The defendant testified concerning his subscription and oral agreement as follows: “Q. At the time Mr. Whinnery called upon you .... in reference , to your becoming a subscriber, you may state what the conversation was? A. ... I told him I would like to wait a little and not be in no hurry about signing the paper. ... I said I would like to see Mr. Atwell before I signed any papers* that I guessed I wouldn’t sign it. He said that wouldn’t make any difference; he says I will call these two gentlemen, Mr. Cleveland and Mr. Mclnroy, to witness that any time you want your name taken off I will take it off. I will notify you of the next meeting, which will be at Ansonia, and if you want your name taken off I will take it off. I went down to Ansonia and he agreed to take my name off; he said he would take it off.” On cross-examination the defendant further testified: “Q. When was it you had the talk with Whinnery when he said he would take your name off this contract? A. Right there at my barn before I put my name on this contract. He said he would take it off. He said you come down to the first meeting at Ansonia; and I asked him on Saturday at the first meeting to take it off.” One of the defendant’s two witnesses, W. R. Cleveland, testified that the agent said to Mr. Ladd: “You can sign now, and then talk with him (Atwell) and if you wish to, the day of the meeting have your name taken off. Q. Did *168Mr. Whinnery say to him that he could have his name taken off at the first meeting at Ansonia if he wished to have it done? A. Yes; he said, I will take it off at the meeting the following Saturday; that he would take it off if he would come there and request it. Q. And that was the condition on which he could have it taken off: That he would go to this meeting on the following Saturday and request to have it done? A. That was the talk at the present time.” Mr.. James Mclnroy, the other witness for the defendant, testified that the agent said to Mr. Ladd: “That if he would come down to the meeting the next week, I think it was, or about that time, that he would take his name off if he requested it. And under them conditions Mr. Ladd signed it.”

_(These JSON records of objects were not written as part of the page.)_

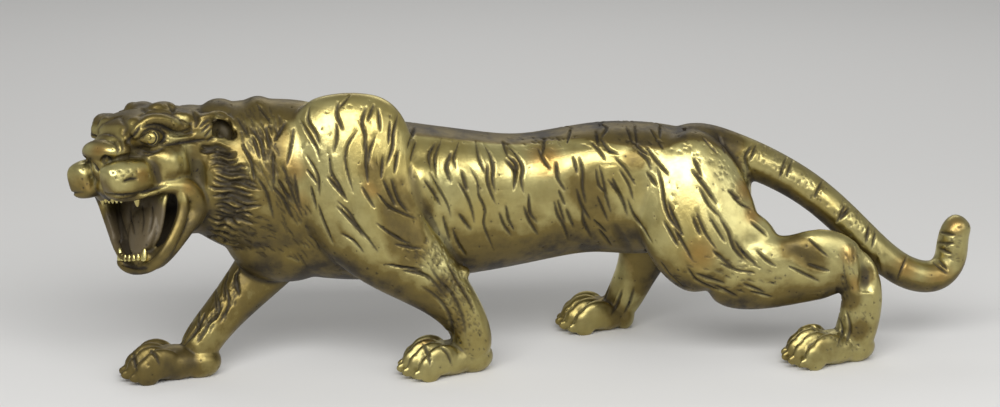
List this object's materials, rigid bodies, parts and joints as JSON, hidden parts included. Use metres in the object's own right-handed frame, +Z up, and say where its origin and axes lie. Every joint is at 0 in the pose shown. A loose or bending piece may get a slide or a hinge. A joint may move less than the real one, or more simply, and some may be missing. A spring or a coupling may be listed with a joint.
{
  "type": "tiger figurine",
  "caption": "Stalking tiger figurine cast in polished brass, striding with its head turned and mouth open, for display on a shelf or desk.",
  "frame": {"origin": "middle of the bounding box in plan, on the plane of the paw soles", "axes": "+X from the head towards the tail, +Y towards the tiger's right side, +Z up"},
  "size_m": [0.3564, 0.0826, 0.1123],
  "materials": {
    "brass": "polished brass with dark brown patina left in the chased stripes, fur and mouth"
  },
  "bodies": {
    "root": {"tiger_casting": "brass"}
  },
  "joints": []
}
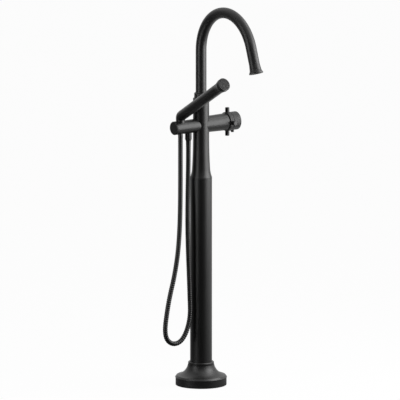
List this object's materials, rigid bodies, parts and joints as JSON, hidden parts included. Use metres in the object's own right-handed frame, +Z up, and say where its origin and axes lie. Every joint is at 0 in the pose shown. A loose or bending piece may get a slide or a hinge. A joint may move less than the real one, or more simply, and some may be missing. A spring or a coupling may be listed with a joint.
{
  "type": "floor standing bath filler",
  "caption": "Matt black floor standing bath filler: round column with a swivelling gooseneck spout, thermostatic valve with pinned handle, and a stick hand shower on a ribbed hose.",
  "frame": {"origin": "on the floor at the centre of the column and of the floor bolt circle", "axes": "+Z up along the column, X along the valve with the handle at +X and the hand shower at -X, spout and hand shower point to -Y"},
  "size_m": [0.2595, 0.3528, 1.0869],
  "materials": {
    "matt_black": "fine matt black powder coat",
    "hose_black": "matt black ribbed metal hose",
    "black_plastic": "matt black moulded plastic",
    "plastic": "plain moulded plastic",
    "rubber": "matt rubber",
    "steel": "plain stainless steel",
    "brass": "turned brass",
    "copper": "drawn copper pipe"
  },
  "bodies": {
    "root": {"floor_flange": "matt_black", "floor_gasket": "rubber", "floor_plate": "steel", "lower_column": "matt_black", "column_screws": "steel", "column_coupling": "brass", "column_joint_ring": "rubber", "upper_body": "matt_black", "mixer_core": "brass", "hot_supply_pipe": "copper", "cold_supply_pipe": "copper", "hot_union_nut": "brass", "cold_union_nut": "brass", "hot_inlet": "brass", "cold_inlet": "brass", "pipe_clamp": "plastic", "riser_tube": "brass", "right_arm": "matt_black", "left_arm": "matt_black", "arm_end_cap": "matt_black", "outlet_nipple": "brass", "outlet_nut": "matt_black", "outlet_washer": "rubber", "check_valve": "plastic", "holder_bush": "black_plastic", "thermostatic_cartridge": "plastic", "cartridge_seals": "rubber", "cartridge_nut": "brass", "swivel_bush": "plastic", "neck_collar": "matt_black", "limit_screw": "steel", "hose": "hose_black"},
    "spout": {"spout_tube": "matt_black", "spout_seals": "rubber", "spout_outlet": "matt_black", "aerator_seal": "rubber", "aerator_housing": "black_plastic", "aerator_screen": "plastic"},
    "flow_handle": {"flow_sleeve": "brass", "handle_ring": "matt_black", "handle_pins": "matt_black"},
    "temperature_control": {"temperature_knob": "matt_black", "knob_cap": "matt_black", "temperature_spindle": "brass", "knob_screw": "steel", "button_spring": "steel"},
    "stop_button": {"safety_button": "black_plastic"},
    "hose_end": {"hose_nut": "matt_black", "hose_washer": "rubber"},
    "hand_shower": {"shower_stick": "matt_black", "shower_elbow": "matt_black", "head_shell": "matt_black", "head_ring": "matt_black", "spray_face": "black_plastic", "spray_mat": "rubber", "water_tube": "plastic", "tube_ring": "plastic"}
  },
  "joints": [
    {"name": "spout_swivel", "type": "hinge", "parent": "root", "child": "spout", "pos_m": [0, 0, 0.8], "axis": [0, 0, 1], "range_deg": [-60, 60]},
    {"name": "flow_turn", "type": "hinge", "parent": "root", "child": "flow_handle", "pos_m": [0.09, 0, 0.738], "axis": [1, 0, 0], "range_deg": [-90, 90]},
    {"name": "temperature_turn", "type": "hinge", "parent": "root", "child": "temperature_control", "pos_m": [0.11, 0, 0.738], "axis": [1, 0, 0], "range_deg": [-150, 60]},
    {"name": "button_press", "type": "slide", "parent": "temperature_control", "child": "stop_button", "axis": [0, 0, 1], "range_m": [0, 0.003], "stiffness_N_per_m": 600, "springref_m": -0.002, "deforming": ["button_spring"]},
    {"name": "hose_lift", "type": "slide", "parent": "root", "child": "hose_end", "axis": [0, 0, 1], "range_m": [0, 0.08], "deforming": ["hose"]},
    {"name": "hand_shower_swing", "type": "hinge", "parent": "hose_end", "child": "hand_shower", "pos_m": [-0.071, 0, 0.76], "axis": [0, 0, 1], "range_deg": [-90, 0]}
  ]
}
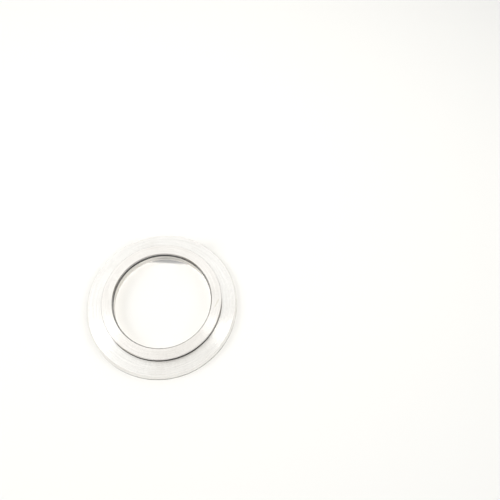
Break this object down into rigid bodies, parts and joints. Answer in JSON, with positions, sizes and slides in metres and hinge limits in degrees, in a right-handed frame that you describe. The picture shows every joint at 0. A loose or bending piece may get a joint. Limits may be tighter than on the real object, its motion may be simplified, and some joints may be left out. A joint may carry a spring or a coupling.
{
  "type": "magnetic shaft face seal",
  "caption": "Magnetic face seal for a rotating shaft: a flat turned housing ring carries magnets and a lapped seat, and a rotor ring with a black carbon face runs on it.",
  "frame": {"origin": "centre of the housing ring's back face, on the shaft's axis", "axes": "+Z along the shaft's axis, from the housing ring towards the rotor"},
  "size_m": [0.1402, 0.1402, 0.0165],
  "materials": {
    "housing_steel": "fine turned, with concentric tool marks",
    "case_steel": "fine turned, smoother than the housing",
    "carrier_steel": "turned",
    "seat_steel": "lapped",
    "pin_steel": "ground",
    "keeper_iron": "plain soft iron",
    "magnet_alloy": "ground magnet alloy",
    "carbon": "resin-filled carbon graphite, satin black",
    "seal_rubber": "matt black moulded elastomer"
  },
  "bodies": {
    "housing": {"housing_ring": "housing_steel", "housing_o_ring": "seal_rubber", "anti_rotation_pin_01": "pin_steel", "anti_rotation_pin_02": "pin_steel", "anti_rotation_pin_03": "pin_steel"},
    "magnet_unit": {"magnet_carrier": "carrier_steel", "keeper_ring": "keeper_iron", "magnet_rod_01": "magnet_alloy", "magnet_rod_02": "magnet_alloy", "magnet_rod_03": "magnet_alloy", "magnet_rod_04": "magnet_alloy", "magnet_rod_05": "magnet_alloy", "magnet_rod_06": "magnet_alloy", "magnet_rod_07": "magnet_alloy", "magnet_rod_08": "magnet_alloy", "magnet_rod_09": "magnet_alloy", "magnet_rod_10": "magnet_alloy", "magnet_rod_11": "magnet_alloy", "magnet_rod_12": "magnet_alloy", "magnet_rod_13": "magnet_alloy", "magnet_rod_14": "magnet_alloy", "magnet_rod_15": "magnet_alloy", "magnet_rod_16": "magnet_alloy", "magnet_rod_17": "magnet_alloy", "magnet_rod_18": "magnet_alloy", "magnet_rod_19": "magnet_alloy", "magnet_rod_20": "magnet_alloy", "magnet_rod_21": "magnet_alloy", "magnet_rod_22": "magnet_alloy", "magnet_rod_23": "magnet_alloy", "magnet_rod_24": "magnet_alloy", "seat_ring": "seat_steel", "magnet_o_ring": "seal_rubber"},
    "shaft_seal": {"shaft_o_ring": "seal_rubber"},
    "rotor": {"rotor_case": "case_steel", "carbon_ring": "carbon", "carbon_o_ring": "seal_rubber", "drive_pin_01": "pin_steel", "drive_pin_02": "pin_steel", "drive_pin_03": "pin_steel"}
  },
  "joints": [
    {"name": "magnet_unit_slide", "type": "slide", "parent": "housing", "child": "magnet_unit", "axis": [0, 0, 1], "range_m": [0, 0.0073]},
    {"name": "rotor_spin", "type": "hinge", "parent": "magnet_unit", "child": "shaft_seal", "pos_m": [0, 0, 0.0095], "axis": [0, 0, 1], "continuous": true},
    {"name": "rotor_float", "type": "slide", "parent": "shaft_seal", "child": "rotor", "axis": [0, 0, 1], "range_m": [0, 0.0009]}
  ]
}
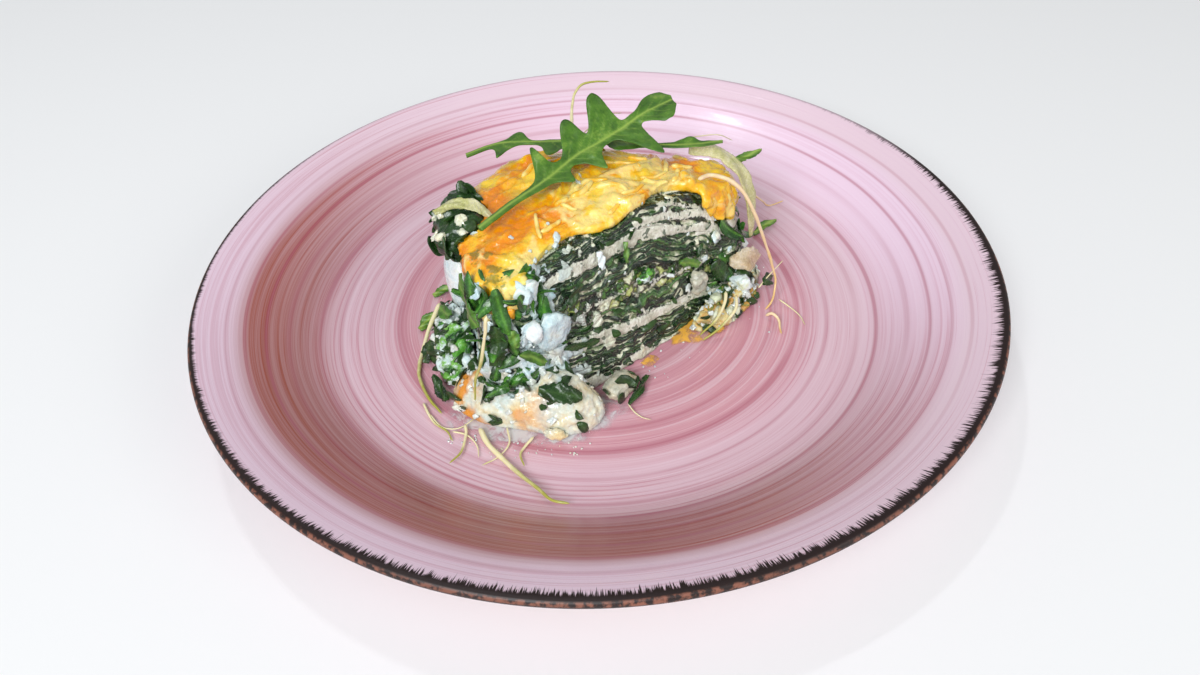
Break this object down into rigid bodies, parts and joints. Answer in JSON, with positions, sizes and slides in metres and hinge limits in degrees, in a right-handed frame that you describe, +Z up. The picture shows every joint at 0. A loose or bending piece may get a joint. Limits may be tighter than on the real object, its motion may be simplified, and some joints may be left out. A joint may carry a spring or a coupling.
{
  "type": "plate of lasagna",
  "caption": "A tall slice of spinach lasagna with melted cheese and rocket, on a round glazed dinner plate that carries it; lifts and rests as one part.",
  "frame": {"origin": "centre of the plate's foot ring, on the surface that the plate stands on", "axes": "+Z up, +Y away from the diner, +X to the right as in the picture"},
  "size_m": [0.27, 0.27, 0.0739],
  "materials": {
    "glazed_stoneware": "glossy brushed pink glaze with a dark brown rim",
    "pasta": "soft and moist",
    "spinach": "wet, wilted",
    "filling": "moist, mixed",
    "melted_cheddar": "melted, slightly oily",
    "soft_cheese": "crumbly and moist",
    "rocket": "fresh leaf, satin",
    "shoot": "fresh stem, translucent"
  },
  "bodies": {
    "root": {"plate": "glazed_stoneware", "pasta_bottom": "pasta", "spinach_low": "spinach", "pasta_low": "pasta", "spinach_middle": "spinach", "vegetable_filling": "filling", "spinach_upper": "spinach", "pasta_high": "pasta", "spinach_top": "spinach", "spinach_bunch_left": "spinach", "cheese_topping": "melted_cheddar", "soft_cheese_left": "soft_cheese", "spilled_filling_left": "filling", "spilled_cheese_front": "soft_cheese", "spilled_spinach_right": "filling", "cheese_block_front": "soft_cheese", "cheese_chunk_front": "soft_cheese", "filling_lump_middle": "filling", "cheese_lump_right": "pasta", "onion_piece_front": "soft_cheese", "cheese_lump_base": "soft_cheese", "shell_leaf_right": "soft_cheese", "leaf_ribbon_front": "rocket", "spinach_leaf_corner": "spinach", "spinach_leaf_face": "spinach", "green_slice_corner": "rocket", "green_slice_low": "rocket", "spinach_leaf_middle": "spinach", "spinach_leaf_right": "spinach", "cheese_shred_face": "soft_cheese", "leaf_strip_face": "shoot", "green_leaf_right": "rocket", "pasta_curl_right": "pasta", "pasta_flap_right": "pasta", "spinach_tip_right": "spinach", "pasta_curl_left": "pasta", "spinach_strip_front": "spinach", "spinach_leaf_base": "spinach", "spinach_leaf_spill": "spinach", "green_slice_left": "rocket", "leaf_tip_high": "rocket", "leaf_tip_low": "rocket", "leaf_tip_dark": "spinach", "leaf_tip_right": "rocket", "rocket_stem_right": "rocket", "rocket_leaf_front": "rocket", "rocket_leaf_back": "rocket", "shoot_right_loop": "shoot", "shoot_right_base": "shoot", "shoot_double_upper": "shoot", "shoot_double_lower": "shoot", "shoot_back_right": "shoot", "shoot_top_curl": "shoot", "shoot_left_arc": "shoot", "shoot_left_white": "shoot", "shoot_left_tail": "shoot", "shoot_front_long": "shoot", "shoot_front_short": "shoot", "shoot_front_drop": "shoot"}
  },
  "joints": []
}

The plaintiffs produced evidence that the defendant did appear at this meeting, that he did not take his name off nor indicate in any manner that he did not wish to be bound by his subscription but on the contrary took part in the meeting, aided in forming the building committee and was present throughout the meeting. The defendant denied that he attended the meeting. His contemporaneous parol agreement, as we view it, required him to be there and if he wanted to withdraw his name to so announce the fact. If he failed to appear he violated the terms of his agreement. Whatever, from the evidence, his oral agreement required him to do, and what he did pursuant to that agreement, his appearance or nonappearance at this meeting and his participation therein, were all questions of fact which were properly submitted to the jury. The appellant contends that the court erred in charging the jury as follows: “On the other hand, we are going to say to you, even if this agreement was made originally as testified to by these two witnesses and by the defendant; if he went to that meeting and took part in the organization of that company, if you believe that, that is an abrogation of the agreement between him and Mr.- Whinnery. We regard this as the crucial question *169in the case. Did Mr. Ladd attend that meeting and take part in the organization of this company? If he did, it is such an act on his part as to make him liable under the terms of his contract.” This instruction was correct and as fair to the defendant as he could reasonably expect; if error was committed it was in the trial court’s failing to hold the defendant to the terms of his contemporaneous parol agreement which required him to appear and act at the Saturday meeting. It is not necessary to discuss the question raised as to the right of this subscriber to withdraw in any event.

The first and third assignments of error are dismissed. In the first assignment the court charged the jury in almost the exact language as requested by the third assignment of error. The assignments are all overruled and the judgment is affirmed at the cost of the appellant.